Brief =>
The required output is every line from the beginning of the entries below through the line that includes "copysign(abs(s) ** bag_square, s)", copied exactly.

Supplied material =>
☆ ☆ ☆

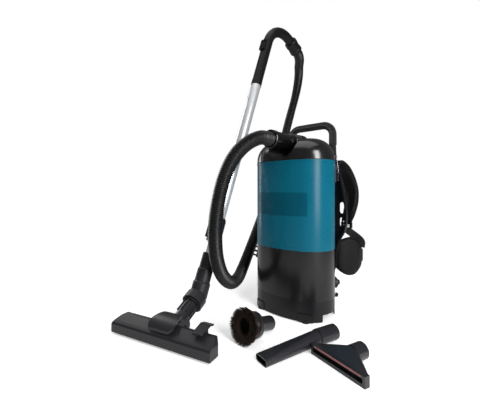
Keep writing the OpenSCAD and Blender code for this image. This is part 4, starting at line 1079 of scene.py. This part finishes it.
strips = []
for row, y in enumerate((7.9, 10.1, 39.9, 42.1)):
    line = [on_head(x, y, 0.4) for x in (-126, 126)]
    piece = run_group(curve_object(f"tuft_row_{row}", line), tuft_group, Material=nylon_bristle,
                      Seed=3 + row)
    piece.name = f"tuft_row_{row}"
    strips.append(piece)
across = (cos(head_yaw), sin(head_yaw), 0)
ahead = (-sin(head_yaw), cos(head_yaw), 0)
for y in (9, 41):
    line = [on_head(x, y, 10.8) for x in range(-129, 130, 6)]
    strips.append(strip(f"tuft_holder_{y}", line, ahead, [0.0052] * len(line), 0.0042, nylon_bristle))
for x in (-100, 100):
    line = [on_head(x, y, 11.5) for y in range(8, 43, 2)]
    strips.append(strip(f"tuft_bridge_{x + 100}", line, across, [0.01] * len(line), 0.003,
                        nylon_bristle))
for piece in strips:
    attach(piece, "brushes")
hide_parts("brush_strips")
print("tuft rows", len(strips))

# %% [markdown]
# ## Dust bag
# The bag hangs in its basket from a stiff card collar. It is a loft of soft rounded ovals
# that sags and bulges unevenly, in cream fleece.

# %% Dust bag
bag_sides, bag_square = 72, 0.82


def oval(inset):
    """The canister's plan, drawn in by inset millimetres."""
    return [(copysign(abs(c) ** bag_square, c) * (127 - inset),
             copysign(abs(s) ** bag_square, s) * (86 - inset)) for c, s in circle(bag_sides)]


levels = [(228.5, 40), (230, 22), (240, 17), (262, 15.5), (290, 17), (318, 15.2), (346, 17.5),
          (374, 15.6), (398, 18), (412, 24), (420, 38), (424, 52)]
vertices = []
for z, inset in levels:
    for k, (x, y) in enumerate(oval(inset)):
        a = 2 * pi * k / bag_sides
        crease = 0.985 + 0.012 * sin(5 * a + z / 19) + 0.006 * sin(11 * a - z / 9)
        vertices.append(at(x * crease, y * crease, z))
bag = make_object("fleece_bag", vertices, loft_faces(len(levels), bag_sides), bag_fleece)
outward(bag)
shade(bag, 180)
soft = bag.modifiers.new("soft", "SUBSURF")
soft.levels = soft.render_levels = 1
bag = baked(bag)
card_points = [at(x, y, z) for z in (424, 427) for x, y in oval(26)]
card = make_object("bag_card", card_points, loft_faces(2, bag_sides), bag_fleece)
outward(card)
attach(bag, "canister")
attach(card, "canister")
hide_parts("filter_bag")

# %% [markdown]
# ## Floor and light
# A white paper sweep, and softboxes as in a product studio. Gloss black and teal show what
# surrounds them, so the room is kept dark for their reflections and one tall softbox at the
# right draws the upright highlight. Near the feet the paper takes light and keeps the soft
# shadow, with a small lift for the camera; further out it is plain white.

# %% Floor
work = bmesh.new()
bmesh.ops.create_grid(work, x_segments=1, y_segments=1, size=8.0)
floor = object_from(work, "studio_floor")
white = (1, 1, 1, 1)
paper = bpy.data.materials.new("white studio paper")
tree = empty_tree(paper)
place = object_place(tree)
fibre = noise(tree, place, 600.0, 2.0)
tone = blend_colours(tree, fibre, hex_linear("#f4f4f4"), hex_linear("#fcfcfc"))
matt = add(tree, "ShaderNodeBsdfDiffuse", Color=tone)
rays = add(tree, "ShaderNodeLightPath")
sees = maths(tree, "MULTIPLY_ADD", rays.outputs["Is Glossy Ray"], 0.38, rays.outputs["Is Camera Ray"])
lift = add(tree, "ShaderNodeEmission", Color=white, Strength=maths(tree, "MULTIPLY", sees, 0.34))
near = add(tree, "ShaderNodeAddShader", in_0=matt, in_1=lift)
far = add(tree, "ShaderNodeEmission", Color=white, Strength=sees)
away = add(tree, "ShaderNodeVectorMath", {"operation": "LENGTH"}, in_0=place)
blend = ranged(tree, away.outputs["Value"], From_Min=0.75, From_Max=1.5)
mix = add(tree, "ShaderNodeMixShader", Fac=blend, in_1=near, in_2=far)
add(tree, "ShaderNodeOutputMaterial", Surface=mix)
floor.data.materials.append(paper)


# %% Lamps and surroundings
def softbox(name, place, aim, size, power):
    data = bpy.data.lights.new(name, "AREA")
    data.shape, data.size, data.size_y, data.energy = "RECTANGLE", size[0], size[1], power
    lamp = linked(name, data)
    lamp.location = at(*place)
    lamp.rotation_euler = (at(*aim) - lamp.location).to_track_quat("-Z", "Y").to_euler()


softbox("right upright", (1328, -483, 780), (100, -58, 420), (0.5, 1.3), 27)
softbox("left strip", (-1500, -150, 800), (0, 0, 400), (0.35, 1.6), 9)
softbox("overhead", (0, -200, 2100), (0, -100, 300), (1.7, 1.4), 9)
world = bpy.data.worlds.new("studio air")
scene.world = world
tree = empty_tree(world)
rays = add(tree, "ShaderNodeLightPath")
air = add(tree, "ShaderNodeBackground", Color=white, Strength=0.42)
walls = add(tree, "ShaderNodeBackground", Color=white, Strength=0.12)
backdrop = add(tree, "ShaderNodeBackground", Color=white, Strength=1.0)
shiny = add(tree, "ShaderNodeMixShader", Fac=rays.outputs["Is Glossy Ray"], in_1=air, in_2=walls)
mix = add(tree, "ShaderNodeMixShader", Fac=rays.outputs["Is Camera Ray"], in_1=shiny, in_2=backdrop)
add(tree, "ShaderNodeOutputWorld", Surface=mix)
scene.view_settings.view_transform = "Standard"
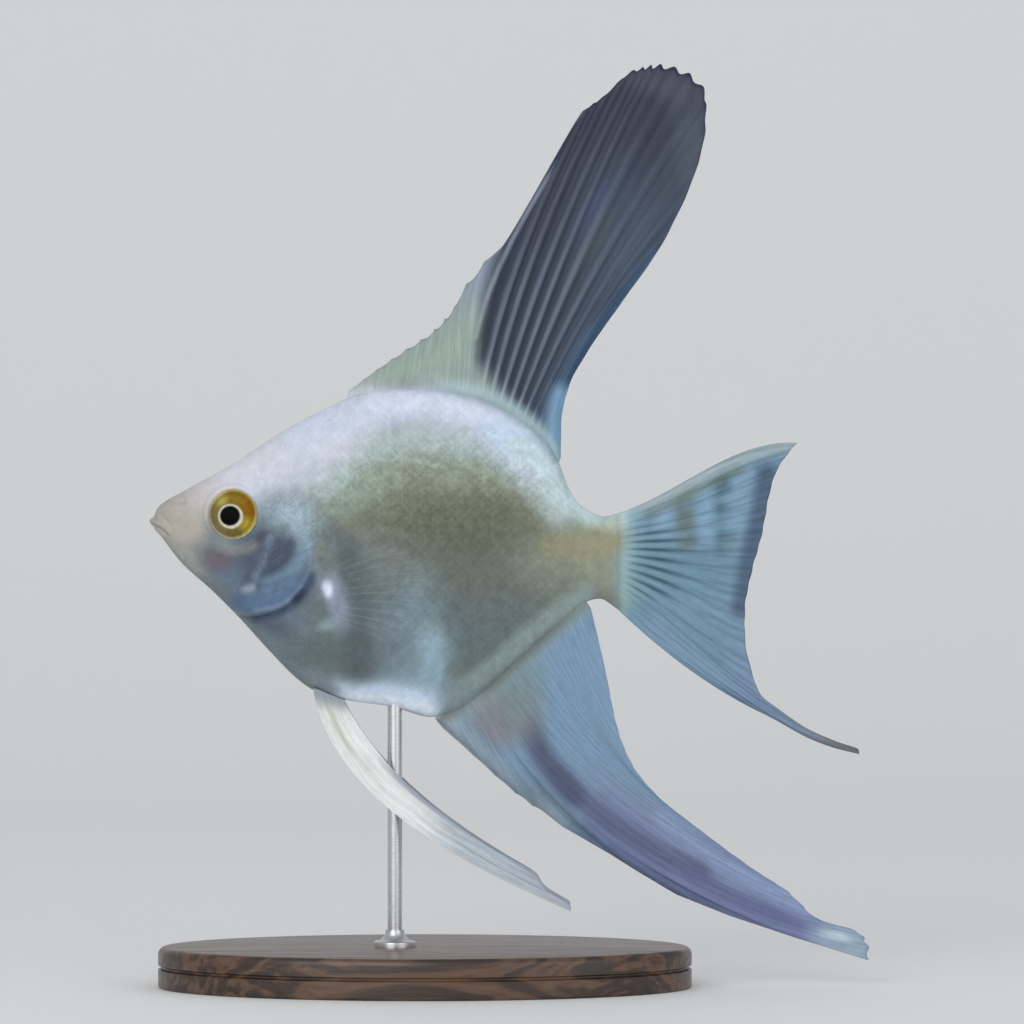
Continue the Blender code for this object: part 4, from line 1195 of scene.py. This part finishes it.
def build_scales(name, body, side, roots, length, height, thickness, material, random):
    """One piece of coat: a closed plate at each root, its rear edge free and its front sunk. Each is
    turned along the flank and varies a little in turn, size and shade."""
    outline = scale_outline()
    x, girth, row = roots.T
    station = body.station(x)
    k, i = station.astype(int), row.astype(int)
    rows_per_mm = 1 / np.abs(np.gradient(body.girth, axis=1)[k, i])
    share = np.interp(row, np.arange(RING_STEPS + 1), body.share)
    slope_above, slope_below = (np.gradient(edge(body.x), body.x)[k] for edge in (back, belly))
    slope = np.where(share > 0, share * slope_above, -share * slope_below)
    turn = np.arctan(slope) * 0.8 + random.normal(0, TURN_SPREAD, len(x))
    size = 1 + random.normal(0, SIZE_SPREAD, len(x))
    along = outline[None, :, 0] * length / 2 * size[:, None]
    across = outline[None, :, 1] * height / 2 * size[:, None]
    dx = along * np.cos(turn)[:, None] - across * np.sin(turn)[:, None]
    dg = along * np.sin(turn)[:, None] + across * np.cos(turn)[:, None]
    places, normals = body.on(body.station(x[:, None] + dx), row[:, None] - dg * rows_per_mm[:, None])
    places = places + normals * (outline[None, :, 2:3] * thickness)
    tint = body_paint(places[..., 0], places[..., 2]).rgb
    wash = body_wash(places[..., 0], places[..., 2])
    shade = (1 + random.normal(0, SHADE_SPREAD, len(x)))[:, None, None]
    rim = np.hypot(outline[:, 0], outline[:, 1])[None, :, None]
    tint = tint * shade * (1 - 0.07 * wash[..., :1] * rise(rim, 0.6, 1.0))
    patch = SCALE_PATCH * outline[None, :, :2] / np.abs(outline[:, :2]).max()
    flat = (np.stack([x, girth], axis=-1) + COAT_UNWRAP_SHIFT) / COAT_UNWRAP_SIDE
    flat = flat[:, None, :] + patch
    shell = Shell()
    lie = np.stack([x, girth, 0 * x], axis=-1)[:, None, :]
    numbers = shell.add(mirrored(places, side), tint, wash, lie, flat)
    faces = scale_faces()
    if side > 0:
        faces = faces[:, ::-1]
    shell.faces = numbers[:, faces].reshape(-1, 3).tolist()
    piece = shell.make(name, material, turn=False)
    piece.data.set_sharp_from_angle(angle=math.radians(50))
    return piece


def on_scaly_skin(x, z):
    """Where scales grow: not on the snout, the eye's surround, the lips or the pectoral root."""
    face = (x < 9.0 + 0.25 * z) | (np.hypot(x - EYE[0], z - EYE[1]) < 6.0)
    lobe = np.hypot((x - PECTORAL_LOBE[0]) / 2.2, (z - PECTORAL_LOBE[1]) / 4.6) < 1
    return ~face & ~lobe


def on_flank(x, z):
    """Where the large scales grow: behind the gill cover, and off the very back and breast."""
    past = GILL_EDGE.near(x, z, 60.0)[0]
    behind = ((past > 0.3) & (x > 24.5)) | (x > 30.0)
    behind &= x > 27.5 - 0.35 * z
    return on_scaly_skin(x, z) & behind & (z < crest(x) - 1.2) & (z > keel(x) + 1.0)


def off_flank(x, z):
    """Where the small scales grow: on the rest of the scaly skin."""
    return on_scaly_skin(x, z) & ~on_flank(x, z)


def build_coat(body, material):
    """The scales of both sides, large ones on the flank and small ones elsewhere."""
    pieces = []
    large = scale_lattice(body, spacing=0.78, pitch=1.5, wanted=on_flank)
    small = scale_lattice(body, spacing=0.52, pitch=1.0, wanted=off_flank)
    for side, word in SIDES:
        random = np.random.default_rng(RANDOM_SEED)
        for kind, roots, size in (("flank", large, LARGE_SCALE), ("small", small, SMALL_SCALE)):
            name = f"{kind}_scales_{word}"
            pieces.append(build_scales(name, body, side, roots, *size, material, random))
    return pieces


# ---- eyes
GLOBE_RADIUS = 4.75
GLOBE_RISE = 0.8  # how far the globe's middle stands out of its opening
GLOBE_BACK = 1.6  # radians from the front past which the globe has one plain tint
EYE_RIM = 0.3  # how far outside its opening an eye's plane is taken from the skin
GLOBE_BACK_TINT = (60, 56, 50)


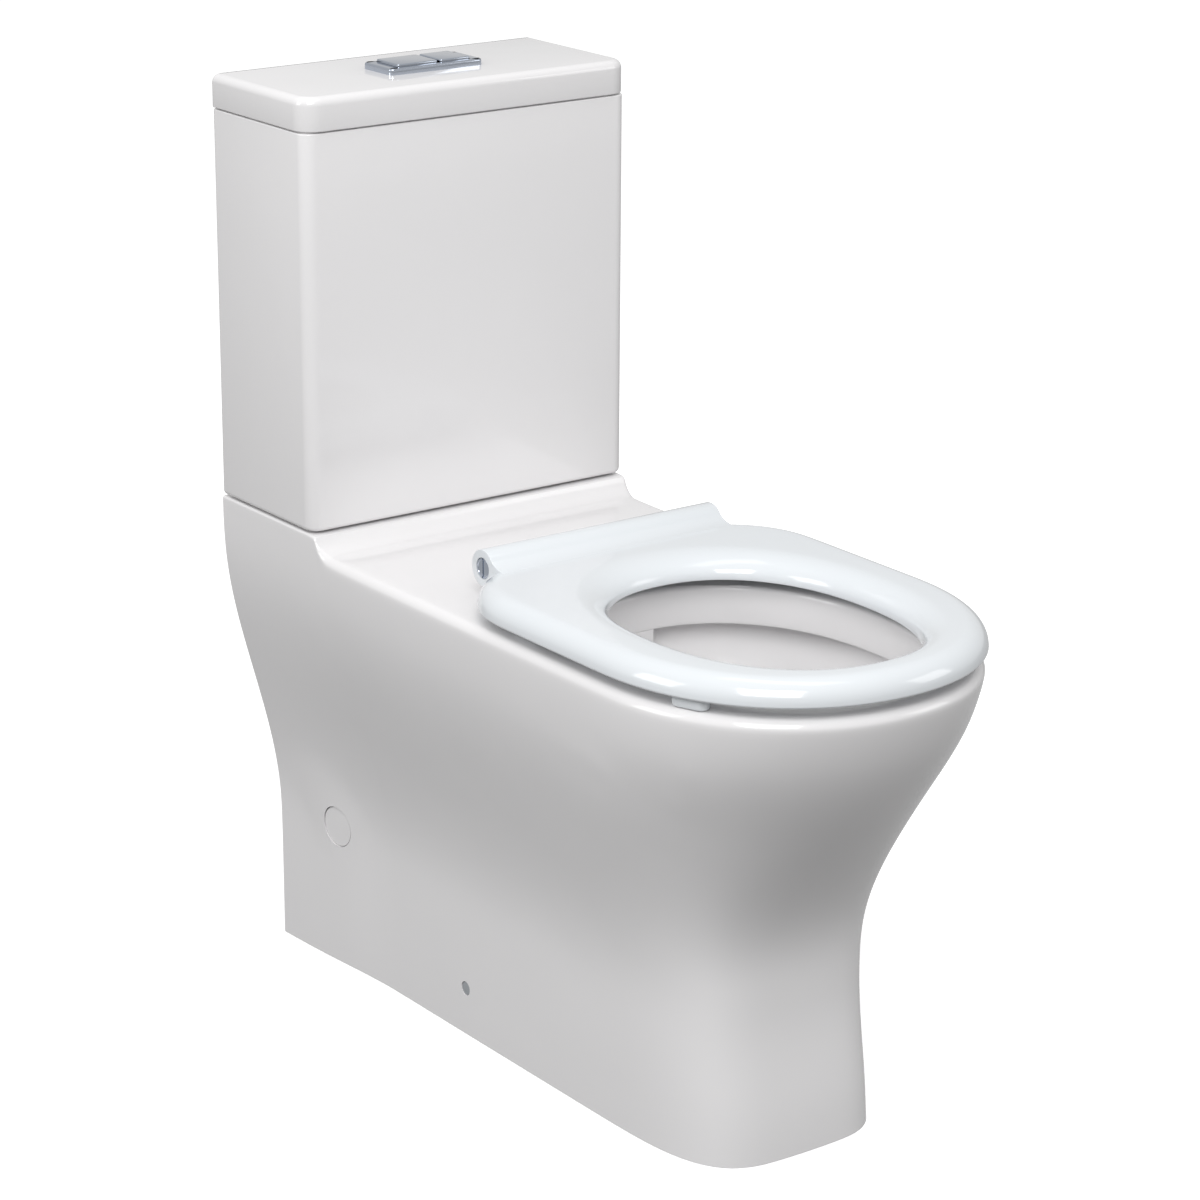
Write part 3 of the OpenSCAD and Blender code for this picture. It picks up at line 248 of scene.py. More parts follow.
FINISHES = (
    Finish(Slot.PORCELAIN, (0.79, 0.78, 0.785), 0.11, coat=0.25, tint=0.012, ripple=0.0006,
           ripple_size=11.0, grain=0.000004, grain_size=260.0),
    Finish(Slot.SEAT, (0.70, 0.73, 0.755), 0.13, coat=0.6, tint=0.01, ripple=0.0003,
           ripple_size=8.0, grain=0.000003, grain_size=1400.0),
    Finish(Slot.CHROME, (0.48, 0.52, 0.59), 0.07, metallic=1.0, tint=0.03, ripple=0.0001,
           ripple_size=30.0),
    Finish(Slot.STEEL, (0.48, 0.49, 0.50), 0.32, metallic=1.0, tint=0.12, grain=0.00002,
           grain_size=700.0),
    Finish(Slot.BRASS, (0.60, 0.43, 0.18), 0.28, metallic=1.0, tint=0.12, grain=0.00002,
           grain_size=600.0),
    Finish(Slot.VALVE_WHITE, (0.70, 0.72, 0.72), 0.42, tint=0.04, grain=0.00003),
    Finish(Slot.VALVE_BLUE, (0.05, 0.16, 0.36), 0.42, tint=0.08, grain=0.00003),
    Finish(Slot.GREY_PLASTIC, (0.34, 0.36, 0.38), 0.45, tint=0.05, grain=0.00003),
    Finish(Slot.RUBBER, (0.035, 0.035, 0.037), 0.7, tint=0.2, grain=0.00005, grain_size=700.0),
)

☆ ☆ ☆

Task output =>
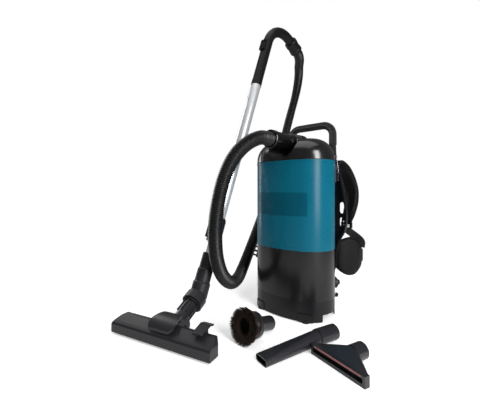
Keep writing the OpenSCAD and Blender code for this image. This is part 4, starting at line 1079 of scene.py. This part finishes it.
strips = []
for row, y in enumerate((7.9, 10.1, 39.9, 42.1)):
    line = [on_head(x, y, 0.4) for x in (-126, 126)]
    piece = run_group(curve_object(f"tuft_row_{row}", line), tuft_group, Material=nylon_bristle,
                      Seed=3 + row)
    piece.name = f"tuft_row_{row}"
    strips.append(piece)
across = (cos(head_yaw), sin(head_yaw), 0)
ahead = (-sin(head_yaw), cos(head_yaw), 0)
for y in (9, 41):
    line = [on_head(x, y, 10.8) for x in range(-129, 130, 6)]
    strips.append(strip(f"tuft_holder_{y}", line, ahead, [0.0052] * len(line), 0.0042, nylon_bristle))
for x in (-100, 100):
    line = [on_head(x, y, 11.5) for y in range(8, 43, 2)]
    strips.append(strip(f"tuft_bridge_{x + 100}", line, across, [0.01] * len(line), 0.003,
                        nylon_bristle))
for piece in strips:
    attach(piece, "brushes")
hide_parts("brush_strips")
print("tuft rows", len(strips))

# %% [markdown]
# ## Dust bag
# The bag hangs in its basket from a stiff card collar. It is a loft of soft rounded ovals
# that sags and bulges unevenly, in cream fleece.

# %% Dust bag
bag_sides, bag_square = 72, 0.82


def oval(inset):
    """The canister's plan, drawn in by inset millimetres."""
    return [(copysign(abs(c) ** bag_square, c) * (127 - inset),
             copysign(abs(s) ** bag_square, s) * (86 - inset)) for c, s in circle(bag_sides)]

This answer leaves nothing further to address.